Look in the material below for the line with "base_front_panel();" and the line with "obj.parent = None", then set down exactly those two lines and all lines between, nothing more.

- SOURCE DATA:
-- START --

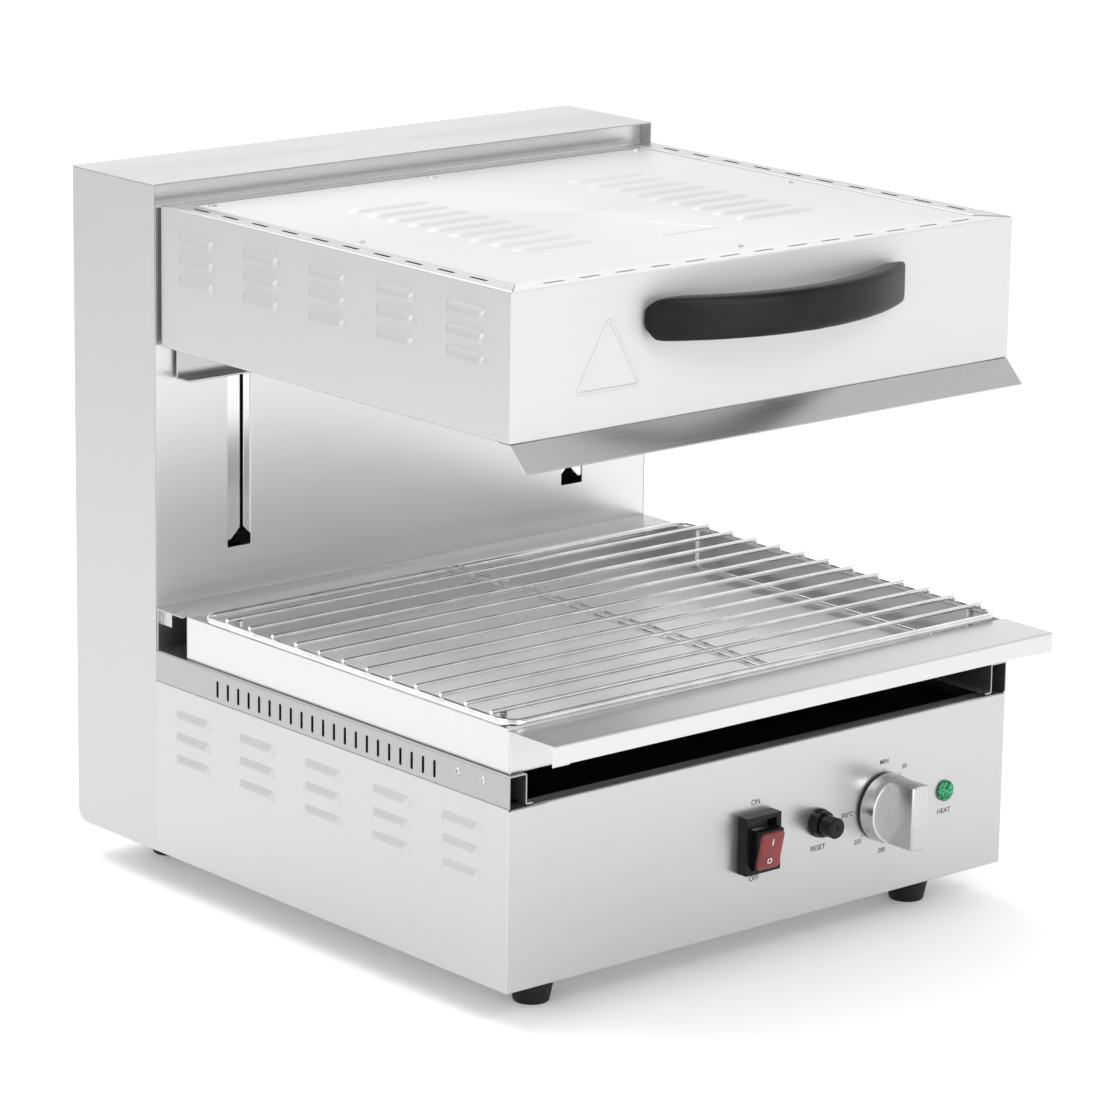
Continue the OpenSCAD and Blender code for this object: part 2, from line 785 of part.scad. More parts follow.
module head_front() {
    mitre = 0.2;
    color("gainsboro") difference() {
        union() {
            block([-head_half, head_y, head_z], [head_half, head_y + sheet, head_top]);
            block([-head_half + 2, head_y, head_z], [head_half - 2, head_y + return_w, head_z + sheet]);
            translate([0, head_y, head_top - sheet]) linear_extrude(sheet)
                polygon([[-head_half, 0], [head_half, 0], [head_half - flange_w, flange_w],
                         [-head_half + flange_w, flange_w]]);
            translate([triangle_x, head_y, triangle_z]) rotate([90, 0, 0])
                linear_extrude(triangle_out) triangle_outline();
        }
        for (i = [0 : front_slot_n - 1])
            translate([(i - (front_slot_n - 1) / 2) * front_slot_pitch, head_y + front_slot_set,
                       head_top - 2 * sheet])
                linear_extrude(3 * sheet) slot_2d(flange_slot_l, flange_slot_w);
        for (s = [-1, 1])
            rod_y(s * handle_screw_x, handle_z, handle_screw_r + 0.1, head_y - 1, head_y + 2 * sheet);
    }
}

// Plain raised outline of a triangle, standing on its base
module triangle_outline() {
    rise = triangle_s * sin(60);
    inset = triangle_rib;
    difference() {
        polygon([[-triangle_s / 2, 0], [triangle_s / 2, 0], [0, rise]]);
        polygon([[-triangle_s / 2 + inset * sqrt(3), inset], [triangle_s / 2 - inset * sqrt(3), inset],
                 [0, rise - 2 * inset]]);
    }
}

head_louvre_n = floor((head_back - head_y - head_louvre_first - 30) / head_louvre_pitch) + 1;
head_louvre_ys = [for (i = [0 : head_louvre_n - 1]) head_y + head_louvre_first + i * head_louvre_pitch];
head_louvre_top = head_top - 18.5;

module head_side(side) {
    edge = head_half - sheet;
    on_side(side) difference() {
        union() {
            block([edge, head_y + sheet, head_z], [head_half, head_back, head_top]);
            block([head_half - return_w, head_y + return_w + 0.3, head_z], [head_half, head_back, head_z + sheet]);
            translate([0, head_y, head_top - sheet]) linear_extrude(sheet)
                polygon([[head_half, sheet], [head_half, head_back - head_y],
                         [head_half - flange_w, head_back - head_y],
                         [head_half - flange_w, flange_w + 0.3], [head_half - sheet, sheet + 0.3]]);
            at_louvres(head_half, head_louvre_ys, head_louvre_top, head_louvre_drop)
                louvre_hood(louvre_l);
        }
        at_louvres(head_half, head_louvre_ys, head_louvre_top, head_louvre_drop)
            louvre_hollow(louvre_l);
        flange_slots_side();
    }
}

module head_side_left() { color("gainsboro") head_side(-1); }
module head_side_right() { color("gainsboro") head_side(1); }

module head_rear_panel() {
    half = head_half - sheet;
    color("gainsboro") {
        block([-half, head_back - sheet, head_z + sheet], [half, head_back, head_top - sheet]);
        block([-head_half + flange_w, head_back - 10, head_top - sheet],
              [head_half - flange_w, head_back, head_top]);
        block([-half, head_back - return_w, head_z + sheet],
              [half, head_back, head_z + 2 * sheet]);
    }
}

module head_cover() {
    half = head_half - flange_w + cover_lap;
    low_y = head_y + flange_w - cover_lap;
    high_y = cover_back + 3;
    mid_y = (head_y + head_back) / 2 + 5;
    color("whitesmoke") difference() {
        union() {
            translate([-half, low_y, cover_z]) linear_extrude(sheet)
                round_2d([2 * half, high_y - low_y], 8);
            at_cover_louvres(mid_y) louvre_hood(cover_louvre_l);
        }
        at_cover_louvres(mid_y) louvre_hollow(cover_louvre_l);
        for (p = cover_screw_places) translate([p.x, p.y, cover_z - 1])
            cylinder(r = 1.7, h = 3 * sheet);
    }
}

// The cover's louvres open towards the back
module at_cover_louvres(mid_y) {
    for (s = [-1, 1], i = [0 : cover_louvre_n - 1])
        translate([s * cover_louvre_x, mid_y + (i - (cover_louvre_n - 1) / 2) * cover_louvre_pitch,
                   cover_z + sheet]) rotate([0, 0, 180]) children();
}

cover_screw_places = [[-cover_screw_x, cover_back - 8], [0, cover_back - 8], [cover_screw_x, cover_back - 8],
                      [-cover_screw_x, (head_y + head_back) / 2 + 5], [cover_screw_x, (head_y + head_back) / 2 + 5],
                      [0, head_y + flange_w + 14]];

module cover_screws() {
    color("silver") for (p = cover_screw_places) translate([p.x, p.y, cover_z]) {
        translate([0, 0, -6]) cylinder(r = 1.6, h = 7);
        translate([0, 0, sheet]) cylinder(r1 = 3.2, r2 = 2.4, h = 1.4);
    }
}

// Plan outline of the handle: an arc with round corners between two feet, with the grip space cut out
module handle_plan() {
    centre_y = handle_R - handle_out;
    corner_x = handle_l / 2 - handle_corner;
    corner_y = centre_y - sqrt(pow(handle_R - handle_corner, 2) - pow(corner_x, 2));
    arc_half = corner_x * handle_R / (handle_R - handle_corner);
    difference() {
        union() {
            intersection() {
                translate([0, centre_y]) circle(r = handle_R, $fn = 180);
                translate([-arc_half, -handle_out - 1]) square([2 * arc_half, handle_out + 1]);
            }
            for (s = [-1, 1]) on_side(s) {
                translate([corner_x, corner_y]) circle(r = handle_corner);
                translate([corner_x, corner_y]) square([handle_corner, -corner_y]);
            }
        }
        intersection() {
            translate([0, centre_y]) circle(r = handle_R - handle_t, $fn = 180);
            translate([-handle_l / 2 + handle_foot, -handle_out]) square([handle_l - 2 * handle_foot, 2 * handle_out]);
        }
    }
}

// Side outline of the handle, whose feet taper towards the panel
module handle_profile() {
    heel = handle_h / 5;
    polygon([[-handle_out - 1, -handle_h / 2], [-handle_taper, -handle_h / 2], [0, -heel],
             [0, heel], [-handle_taper, handle_h / 2], [-handle_out - 1, handle_h / 2]]);
}

module handle() {
    color("#222222") difference() {
        intersection() {
            translate([0, head_y, handle_z - handle_h / 2]) linear_extrude(handle_h) handle_plan();
            translate([-handle_l, head_y, handle_z]) rotate([90, 0, 90])
                linear_extrude(2 * handle_l) handle_profile();
        }
        for (s = [-1, 1])
            rod_y(s * handle_screw_x, handle_z, handle_screw_r + pin_gap, head_y - handle_screw_l, head_y + 1);
    }
}

module handle_screws() {
    color("silver") for (s = [-1, 1]) {
        rod_y(s * handle_screw_x, handle_z, handle_screw_r, head_y - handle_screw_l + 0.5, head_y + 2);
        rod_y(s * handle_screw_x, handle_z, 4.2, head_y + sheet, head_y + sheet + 3);
    }
}

// Sloping lip under the head's front edge, with a folded hem
module deflector() {
    reach = deflector_l * sin(45);
    half = head_half - 0.5;
    hem = 2.5;
    color("silver") translate([-half, head_y, head_z]) rotate([90, 0, 90]) linear_extrude(2 * half)
        polygon([[return_w, 0], [0, 0], [-reach, -reach], [-reach + hem * 0.3, -reach - hem * 0.4],
                 [-reach + hem, -reach - hem * 0.2], [-reach + hem * 1.2, -reach + hem * 0.2],
                 [sheet * 0.5, -sheet], [return_w, -sheet]]);
}

module carriage_plate() {
    low = head_z - carriage_drop;
    color("gainsboro") {
        block([-carriage_half, head_back, low], [carriage_half, head_back + carriage_t, arm_high]);
        block([-carriage_half, head_back - carriage_lip, low],
              [carriage_half, head_back + carriage_t, low + carriage_t]);
    }
}

// Arm through the slot: a tab on the carriage plate and a blade that runs into the column
module lift_arm(side) {
    tab_y = head_back + carriage_t;
    in_x = arm_x - arm_t / 2;
    on_side(side) {
        block([in_x, tab_y, arm_low], [in_x + arm_t, arm_back, arm_high]);
        block([in_x - arm_tab, tab_y, arm_low], [in_x + arm_t, tab_y + carriage_t, arm_high]);
    }
}

module lift_arm_left() { color("silver") lift_arm(-1); }
module lift_arm_right() { color("silver") lift_arm(1); }

module glide_blocks() {
    block_h = 24;
    color("ivory") for (s = [-1, 1], z = [arm_low, arm_high - block_h]) on_side(s)
        block([arm_x + arm_t / 2, guide_y + rail_t + slide_gap, z],
              [arm_x + guide_w - slide_gap, guide_y + guide_d - rail_t - slide_gap, z + block_h]);
}

module crossbar() {
    half = arm_x - arm_t / 2;
    bar_y = column_y + 22;
    color("silver") {
        block([-half, bar_y, bar_z], [half, bar_y + 3, bar_z + 25]);
        block([-half, bar_y, bar_z], [half, strut_y + 10, bar_z + 3]);
    }
}

module strut_rods() {
    color("silver") for (s = [-1, 1]) translate([s * strut_x, strut_y, 0]) {
        translate([0, 0, piston_z]) cylinder(r = strut_bore_r - 0.1, h = piston_h);
        translate([0, 0, piston_z]) cylinder(r = strut_rod_r, h = bar_z - piston_z);
    }
}

// Inverted tray that throws the heat down
module reflector() {
    out = 5;
    color("silver") difference() {
        union() {
            block([-reflector_half, reflector_front, reflector_z],
                  [reflector_half, reflector_back, reflector_z + reflector_h]);
            block([-reflector_half - out, reflector_front - out, reflector_z],
                  [reflector_half + out, reflector_back, reflector_z + sheet]);
        }
        block([-reflector_half + sheet, reflector_front + sheet, reflector_z - 1],
              [reflector_half - sheet, reflector_back - sheet, reflector_z + reflector_h - sheet]);
        for (x = element_legs)
            rod_y(x, element_z, element_r + 0.2, reflector_back - 3, reflector_back + 2);
    }
}

element_xs = [for (i = [0 : element_n - 1]) (i - (element_n - 1) / 2) * element_pitch];
element_legs = [for (x = element_xs, s = [-1, 1]) x + s * element_gap / 2];

module insulation_pad() {
    pad_z = reflector_z + reflector_h;
    color("khaki") block([-reflector_half + 4, reflector_front + 4, pad_z],
                         [reflector_half - 4, reflector_back - 4, pad_z + pad_h]);
}

// Hairpin tube elements: two legs, a round bend at the front and pins at the back
module heating_elements() {
    bend_y = reflector_front + 20 + element_gap / 2;
    color("#6b625a") for (x = element_xs) {
        for (s = [-1, 1]) {
            rod_y(x + s * element_gap / 2, element_z, element_r, bend_y, reflector_back + 1);
            rod_y(x + s * element_gap / 2, element_z, 1.8, reflector_back, reflector_back + 8);
        }
        translate([x, bend_y, element_z]) rotate([0, 0, 180]) rotate_extrude(angle = 180)
            translate([element_gap / 2, 0]) circle(r = element_r, $fn = 24);
    }
}

module element_supports() {
    top = element_z - element_r - seat;
    span = reflector_back - reflector_front;
    color("silver") for (f = [0.3, 0.75])
        block([-reflector_half + sheet, reflector_front + span * f, top - support_t],
              [reflector_half - sheet, reflector_front + span * f + 12, top]);
}

base_front_panel();
base_side_left();
base_side_right();
bottom_plate();
inner_deck();
vent_rail_left();
vent_rail_right();
rail_rivets();
rear_shelf();
feet();
foot_screws();
switch_housing();
switch_rocker();
reset_collar();
reset_button();
limit_thermostat();
control_knob();
thermostat_shaft();
thermostat();
lamp_lens();
lamp_body();
terminal_block();
cable_gland();
column_side_left();
column_side_right();
column_top_cap();
column_front_plate();
column_header();
slot_strips();
back_cover();
back_screws();
guide_rail_left();
guide_rail_right();
strut_cylinders();
strut_brackets();
drip_tray();
rack_frame();
rack_rods();
rack_legs();
head_front();
head_side_left();
head_side_right();
head_rear_panel();
head_cover();
cover_screws();
handle();
handle_screws();
deflector();
carriage_plate();
lift_arm_left();
lift_arm_right();
glide_blocks();
crossbar();
strut_rods();
reflector();
insulation_pad();
heating_elements();
element_supports();
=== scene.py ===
"""Looks of the countertop lift grill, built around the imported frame. Metres; lengths below are in mm."""
import json
import math

import bmesh
import bpy
from mathutils import Matrix, Vector

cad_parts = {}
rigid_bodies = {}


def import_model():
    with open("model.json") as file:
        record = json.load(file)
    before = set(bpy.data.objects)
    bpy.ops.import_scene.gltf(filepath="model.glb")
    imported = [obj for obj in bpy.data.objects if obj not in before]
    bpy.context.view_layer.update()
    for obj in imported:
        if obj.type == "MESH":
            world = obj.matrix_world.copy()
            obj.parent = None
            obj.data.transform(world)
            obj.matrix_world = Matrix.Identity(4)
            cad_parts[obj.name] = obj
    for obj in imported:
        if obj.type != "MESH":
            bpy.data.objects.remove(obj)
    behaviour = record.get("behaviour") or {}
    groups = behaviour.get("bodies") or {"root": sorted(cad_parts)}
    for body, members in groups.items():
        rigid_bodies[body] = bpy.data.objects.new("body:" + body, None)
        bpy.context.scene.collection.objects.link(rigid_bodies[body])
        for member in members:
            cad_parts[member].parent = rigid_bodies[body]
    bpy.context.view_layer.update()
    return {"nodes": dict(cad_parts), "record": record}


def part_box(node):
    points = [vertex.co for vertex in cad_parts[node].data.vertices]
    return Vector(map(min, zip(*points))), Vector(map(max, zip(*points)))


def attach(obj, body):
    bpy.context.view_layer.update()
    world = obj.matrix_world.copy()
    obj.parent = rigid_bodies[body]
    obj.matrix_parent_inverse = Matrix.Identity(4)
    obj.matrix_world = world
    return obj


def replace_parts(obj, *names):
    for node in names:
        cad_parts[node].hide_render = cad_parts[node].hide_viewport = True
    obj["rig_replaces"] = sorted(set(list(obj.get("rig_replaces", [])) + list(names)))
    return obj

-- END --

- FULL SOLUTION:
base_front_panel();
base_side_left();
base_side_right();
bottom_plate();
inner_deck();
vent_rail_left();
vent_rail_right();
rail_rivets();
rear_shelf();
feet();
foot_screws();
switch_housing();
switch_rocker();
reset_collar();
reset_button();
limit_thermostat();
control_knob();
thermostat_shaft();
thermostat();
lamp_lens();
lamp_body();
terminal_block();
cable_gland();
column_side_left();
column_side_right();
column_top_cap();
column_front_plate();
column_header();
slot_strips();
back_cover();
back_screws();
guide_rail_left();
guide_rail_right();
strut_cylinders();
strut_brackets();
drip_tray();
rack_frame();
rack_rods();
rack_legs();
head_front();
head_side_left();
head_side_right();
head_rear_panel();
head_cover();
cover_screws();
handle();
handle_screws();
deflector();
carriage_plate();
lift_arm_left();
lift_arm_right();
glide_blocks();
crossbar();
strut_rods();
reflector();
insulation_pad();
heating_elements();
element_supports();
=== scene.py ===
"""Looks of the countertop lift grill, built around the imported frame. Metres; lengths below are in mm."""
import json
import math

import bmesh
import bpy
from mathutils import Matrix, Vector

cad_parts = {}
rigid_bodies = {}


def import_model():
    with open("model.json") as file:
        record = json.load(file)
    before = set(bpy.data.objects)
    bpy.ops.import_scene.gltf(filepath="model.glb")
    imported = [obj for obj in bpy.data.objects if obj not in before]
    bpy.context.view_layer.update()
    for obj in imported:
        if obj.type == "MESH":
            world = obj.matrix_world.copy()
            obj.parent = None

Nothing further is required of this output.